======== Data section

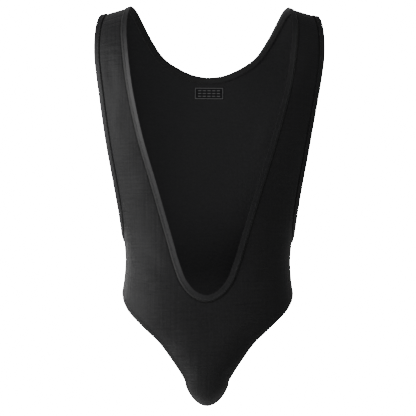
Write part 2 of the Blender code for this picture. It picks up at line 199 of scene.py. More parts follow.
class Shape:
    """The form of the front or the back as sections, each at its level down the cloth."""

    def __init__(self, sections, sign):
        self.sign = sign
        levels = self.section_levels(sections)
        self.bottom = levels[-1]
        self.knots = [-level for level in levels]
        self.columns = {name: [getattr(s, name) for s in sections] for name in Section._fields}

    def section_levels(self, sections):
        levels = [sections[0].height]
        for above, below in zip(sections, sections[1:]):
            drop = above.height - below.height
            if below.height < PLAIN_BOTTOM:
                forth = below.middle - above.middle + self.sign * (below.depth - above.depth)
                drop = math.hypot(drop, forth)
            levels.append(levels[-1] - drop)
        return levels

    def read(self, name, level):
        return through(self.knots, self.columns[name], -np.asarray(level, float))

    def edge_angle(self, reach, level):
        share = np.minimum(np.abs(reach) / self.read("width", level), 1.0)
        return self.own_angle(np.arcsin(share ** (POWER / 2)))

    def own_angle(self, angle):
        other = math.pi - angle
        return np.minimum(angle, other) if self.sign < 0 else np.maximum(angle, other)


FRONT = Shape(FRONT_SECTIONS, -1)
BACK = Shape(BACK_SECTIONS, 1)


def ridge(x):
    """The height of the shoulder seam at x."""
    return SHOULDER_SLOPE * (math.hypot(NECK_POINT, SHOULDER_ROUND) - np.hypot(x, SHOULDER_ROUND))


def shoulder_width(turn):
    height = CHEST_TOP + (SHOULDER_TIP - CHEST_TOP) * np.sin(turn)
    reach = through([-p.height for p in ARM_EDGE], [p.reach for p in ARM_EDGE], -height)
    return STRAP_WRAP * reach


def cloth(angle, level):
    """Points on the outer face. The angle runs from 0 at the centre front round to pi at the centre back."""
    angle = np.asarray(angle, float)
    level = np.asarray(level, float)
    front = np.cos(angle) >= 0
    across = np.sign(np.sin(angle)) * np.abs(np.sin(angle)) ** (2 / POWER)
    forth = np.where(front, -1, 1) * np.abs(np.cos(angle)) ** (2 / POWER)

    def pick(name, at):
        return np.where(front, FRONT.read(name, at), BACK.read(name, at))

    turn = np.clip(1 - level / CHEST_TOP, 0, 1) * SIDE
    over_x = shoulder_width(turn) * across
    over_y = pick("depth", np.full_like(level, CHEST_TOP)) * forth * np.cos(turn)
    over_z = CHEST_TOP + (ridge(over_x) - CHEST_TOP) * np.sin(turn)
    x = pick("width", level) * across
    y = pick("middle", level) + pick("depth", level) * forth
    z = pick("height", level) + pick("rise", level) * across**2
    over = level > CHEST_TOP
    return np.stack([np.where(over, over_x, x), np.where(over, over_y, y), np.where(over, over_z, z)], axis=-1)


def seen(shape, x, z):
    """The places of the cloth that is seen at x and z from straight ahead."""
    share = np.clip((z - CHEST_TOP) / (ridge(x) - CHEST_TOP), 0, 1)
    turn = np.arcsin(share)
    share = np.minimum(np.abs(x) / shoulder_width(turn), 1.0)
    angle = shape.own_angle(np.arcsin(share ** (POWER / 2)))
    low = z <= CHEST_TOP
    return np.where(low, shape.edge_angle(x, z), angle), np.where(low, z, CHEST_TOP * (1 - turn / SIDE))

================

◆ What is expected
Write out the data again, exactly and in full.

◆ In response
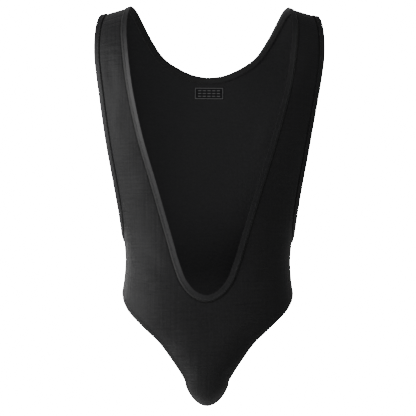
Write part 2 of the Blender code for this picture. It picks up at line 199 of scene.py. More parts follow.
class Shape:
    """The form of the front or the back as sections, each at its level down the cloth."""

    def __init__(self, sections, sign):
        self.sign = sign
        levels = self.section_levels(sections)
        self.bottom = levels[-1]
        self.knots = [-level for level in levels]
        self.columns = {name: [getattr(s, name) for s in sections] for name in Section._fields}

    def section_levels(self, sections):
        levels = [sections[0].height]
        for above, below in zip(sections, sections[1:]):
            drop = above.height - below.height
            if below.height < PLAIN_BOTTOM:
                forth = below.middle - above.middle + self.sign * (below.depth - above.depth)
                drop = math.hypot(drop, forth)
            levels.append(levels[-1] - drop)
        return levels

    def read(self, name, level):
        return through(self.knots, self.columns[name], -np.asarray(level, float))

    def edge_angle(self, reach, level):
        share = np.minimum(np.abs(reach) / self.read("width", level), 1.0)
        return self.own_angle(np.arcsin(share ** (POWER / 2)))

    def own_angle(self, angle):
        other = math.pi - angle
        return np.minimum(angle, other) if self.sign < 0 else np.maximum(angle, other)


FRONT = Shape(FRONT_SECTIONS, -1)
BACK = Shape(BACK_SECTIONS, 1)


def ridge(x):
    """The height of the shoulder seam at x."""
    return SHOULDER_SLOPE * (math.hypot(NECK_POINT, SHOULDER_ROUND) - np.hypot(x, SHOULDER_ROUND))


def shoulder_width(turn):
    height = CHEST_TOP + (SHOULDER_TIP - CHEST_TOP) * np.sin(turn)
    reach = through([-p.height for p in ARM_EDGE], [p.reach for p in ARM_EDGE], -height)
    return STRAP_WRAP * reach


def cloth(angle, level):
    """Points on the outer face. The angle runs from 0 at the centre front round to pi at the centre back."""
    angle = np.asarray(angle, float)
    level = np.asarray(level, float)
    front = np.cos(angle) >= 0
    across = np.sign(np.sin(angle)) * np.abs(np.sin(angle)) ** (2 / POWER)
    forth = np.where(front, -1, 1) * np.abs(np.cos(angle)) ** (2 / POWER)

    def pick(name, at):
        return np.where(front, FRONT.read(name, at), BACK.read(name, at))

    turn = np.clip(1 - level / CHEST_TOP, 0, 1) * SIDE
    over_x = shoulder_width(turn) * across
    over_y = pick("depth", np.full_like(level, CHEST_TOP)) * forth * np.cos(turn)
    over_z = CHEST_TOP + (ridge(over_x) - CHEST_TOP) * np.sin(turn)
    x = pick("width", level) * across
    y = pick("middle", level) + pick("depth", level) * forth
    z = pick("height", level) + pick("rise", level) * across**2
    over = level > CHEST_TOP
    return np.stack([np.where(over, over_x, x), np.where(over, over_y, y), np.where(over, over_z, z)], axis=-1)


def seen(shape, x, z):
    """The places of the cloth that is seen at x and z from straight ahead."""
    share = np.clip((z - CHEST_TOP) / (ridge(x) - CHEST_TOP), 0, 1)
    turn = np.arcsin(share)
    share = np.minimum(np.abs(x) / shoulder_width(turn), 1.0)
    angle = shape.own_angle(np.arcsin(share ** (POWER / 2)))
    low = z <= CHEST_TOP
    return np.where(low, shape.edge_angle(x, z), angle), np.where(low, z, CHEST_TOP * (1 - turn / SIDE))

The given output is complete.